Maple Dijon Dressing


3/4 cup olive oil
Juice of 2 lemons
1 tbsp. of red wine vinegar
1 tbsp. of dijon mustard
1 tbsp. of organic maple syrup
1 tbsp. of chopped fresh dill
1 tsp. of salt
20 cracks of black pepper


Combine and shake ingredients to emulsify. Serve over butter lettuce, sliced radishes, and toasted walnuts

Dressing horizontal
December 2017



6 oz. semisweet chocolate, coarsely chopped
Pinch of salt
1/4 cup milk or water
2 tbsp. amaretto, optional
1 cup heavy whipping cream
2 egg yolks
3 tbsp. coconut sugar
1/2 tsp. instant espresso powder mixed with 4 tbsp. water
Chocolate shavings, for garnish


In a medium saucepan, bring 2 inches of water to a boil and remove from the heat. Place the chocolate, salt and milk or water in a heatproof bowl and set it on top of the water. Stir occasionally to melt the chocolate evenly. Remove the bowl from the pan. 

While the chocolate is melting, whip the cream until it holds a soft peak. Cover and reserve. Refrigerate. 

Return the water to a boil. Whisk the yolks and coconut sugar by hand in the bowl of a standing mixer. Whisk in the espresso. Add liqueur if using. Reduce the heat under the water so it simmers slowly. Place the bowl over the water and whisk constantly until the mixture thickens and lights in color, 5 to 7 minutes. Whisk by machine until cool and risen in volume, about 5 minutes. 

To assemble the mousse, whisk the chocolate into the sabayon and fold in the whipped cream. Spoon the mousse into 4 wine glasses or serving bowls and garnish with the chocolate shavings.

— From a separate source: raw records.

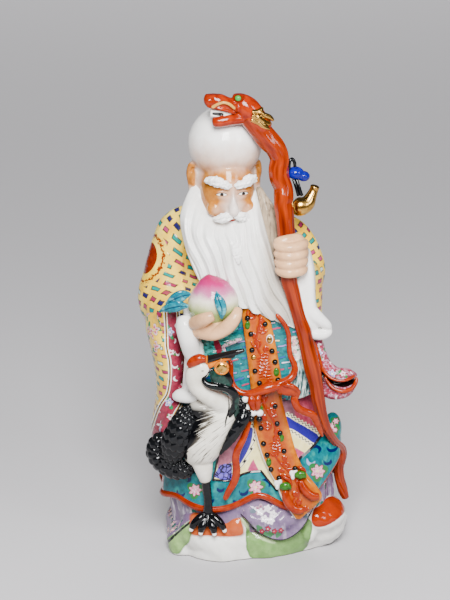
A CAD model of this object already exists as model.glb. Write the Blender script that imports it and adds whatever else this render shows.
import math

import bpy
import numpy as np
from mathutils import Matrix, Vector


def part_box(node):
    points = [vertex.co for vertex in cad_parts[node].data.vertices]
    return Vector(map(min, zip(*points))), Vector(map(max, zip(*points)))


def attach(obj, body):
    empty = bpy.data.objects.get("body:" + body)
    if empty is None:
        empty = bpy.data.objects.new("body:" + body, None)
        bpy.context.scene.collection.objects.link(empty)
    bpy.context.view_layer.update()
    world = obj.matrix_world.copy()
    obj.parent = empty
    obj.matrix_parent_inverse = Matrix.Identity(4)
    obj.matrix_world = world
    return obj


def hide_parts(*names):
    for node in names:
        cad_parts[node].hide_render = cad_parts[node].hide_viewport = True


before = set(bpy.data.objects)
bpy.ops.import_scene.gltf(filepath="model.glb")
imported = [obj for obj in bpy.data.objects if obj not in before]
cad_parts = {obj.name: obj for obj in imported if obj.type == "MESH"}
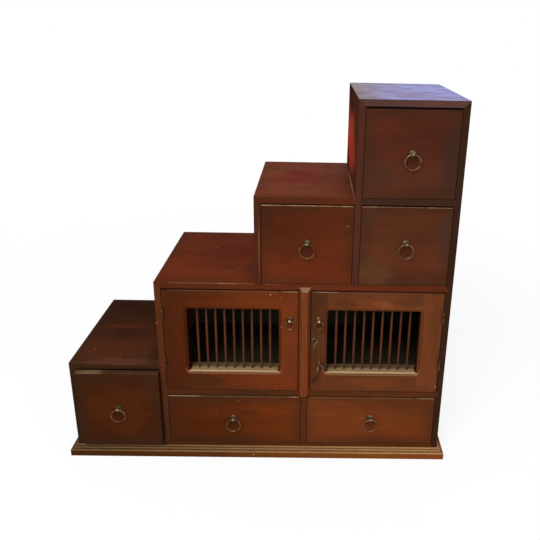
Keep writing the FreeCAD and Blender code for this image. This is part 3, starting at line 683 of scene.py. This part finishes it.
def cupboard_back(paint, colour, tone):
    """The back sheets have another colour on the side that faces the cupboard."""
    low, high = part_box("back_panels")
    facing = paint.past(paint.y, low[1], back_sheet_reach)
    return paint.mix(facing, colour, linear(cupboard_wall))


def make_camera():
    """The camera that the chest's corners in the photo were fitted to."""
    camera = bpy.data.cameras.new("camera")
    camera.sensor_width = sensor_width_mm
    camera.lens = camera_lens_mm
    camera.shift_x, camera.shift_y = camera_shift
    camera.clip_start = camera_clip_start
    holder = bpy.data.objects.new("camera", camera)
    holder.location = camera_place
    holder.rotation_euler = [math.radians(angle) for angle in camera_tilt_deg]
    bpy.context.scene.collection.objects.link(holder)
    bpy.context.scene.camera = holder


def string_material():
    """A twisted string, whose twist is painted in lit and shaded bands, dirty above its knot, cleaner
    in places below it, with a dark tail.
    """
    paint = Paint("string_fibre")
    turns_across, turns_up = twist_per_metre
    turn = paint.math("ADD", paint.product(paint.z, turns_up), paint.product(paint.x, turns_across))
    shade = paint.fade(paint.math("SINE", turn), -1.0, 1.0)
    colour = paint.mix(shade, linear(string_shaded_tone), linear(string_lit_tone))
    clean = paint.fade(paint.noise(paint.point, string_dirt_per_metre), *string_dirt_span)
    below = paint.past(paint.z, string_knot[2], clean_knot_reach)
    colour = paint.mix(paint.product(clean, below, clean_knot_share), colour, linear(string_clean))
    far_end = paint.past(paint.x, string_knot[0], dark_tail_reach)
    colour = paint.mix(paint.product(far_end, dark_tail_share), colour, linear(string_tail_tone))
    paint.feed(paint.shader.inputs["Base Color"], colour)
    paint.shader.inputs["Roughness"].default_value = string_rough
    paint.shader.inputs["Specular IOR Level"].default_value = string_gloss
    paint.bump(shade, fibre_bump_share, fibre_depth)
    return paint.material


def curve_piece(name, points, diameter, material):
    """A round string on a smooth curve through its route's corners."""
    curve = bpy.data.curves.new(name, "CURVE")
    curve.dimensions = "3D"
    curve.bevel_depth = diameter / 2
    curve.bevel_resolution = bevel_steps
    curve.use_fill_caps = True
    spline = curve.splines.new("NURBS")
    spline.points.add(len(points) - 1)
    for point, place in zip(spline.points, points):
        point.co = (*place, 1.0)
    spline.order_u = curve_order
    spline.use_endpoint_u = True
    spline.resolution_u = curve_steps
    curve.materials.append(material)
    piece = bpy.data.objects.new(name, curve)
    bpy.context.scene.collection.objects.link(piece)
    return piece


def string_run(start, shares):
    """The corners of a run, from where it starts."""
    return [start + Vector(share) * string_span for share in shares]


def make_string():
    """The string from the ring to the key, with its hitch, knot, tail and loose end."""
    material = string_material()
    start, knot = Vector(string_exit), Vector(string_knot)
    along = (knot - start).normalized() * near_bend
    route = [start, start + along, knot - along, knot] + string_run(knot, threaded_end_shares)
    string = curve_piece("string", route, string_diameter, material)
    loose_run, tail_run = string_run(knot, loose_end_shares), string_run(knot, tail_shares)
    loose = curve_piece("string_loose_end", loose_run, string_diameter, material)
    tail = curve_piece("string_tail", tail_run, string_diameter, material)
    bpy.ops.mesh.primitive_torus_add(
        major_radius=hitch_radius, minor_radius=string_diameter / 2,
        major_segments=hitch_segments[0], minor_segments=hitch_segments[1],
        location=start + Vector((0, 0, hitch_radius)), rotation=(0, math.pi / 2, 0),
    )
    hitch = bpy.context.object
    hitch.name = "string_hitch"
    bpy.ops.mesh.primitive_uv_sphere_add(
        radius=knot_radius, segments=knot_segments[0], ring_count=knot_segments[1], location=knot)
    tie = bpy.context.object
    tie.name = "string_knot"
    for piece in (hitch, tie):
        piece.data.materials.append(material)
        for face in piece.data.polygons:
            face.use_smooth = True
    ends = [loose, tail, hitch, tie]
    for piece in [string] + ends:
        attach(piece, "key_on_string")
    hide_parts("key_string")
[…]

Refrigerate about 1 hour before serving. 

Rachel mousse horizontal
December 2017



2 parts gin
2 parts Campari
1 part sweet vermouth
Orange peel
Rosemary sprig


Shake gin, campari and sweet vermouth in an ice in a shaker. Set aside. 

In a highball glass, fill half way with chartreuse. Place orange peel and rosemary sprig in chartreuse filled glass.

Light the liquid on fire. Smother the flame with the glass end of a chilled martini glass. This captures the smokiness in the glass. Pour over strained Negroni mixture from shaker. Garnish with orange peel and rosemary sprig from the chartreuse glass.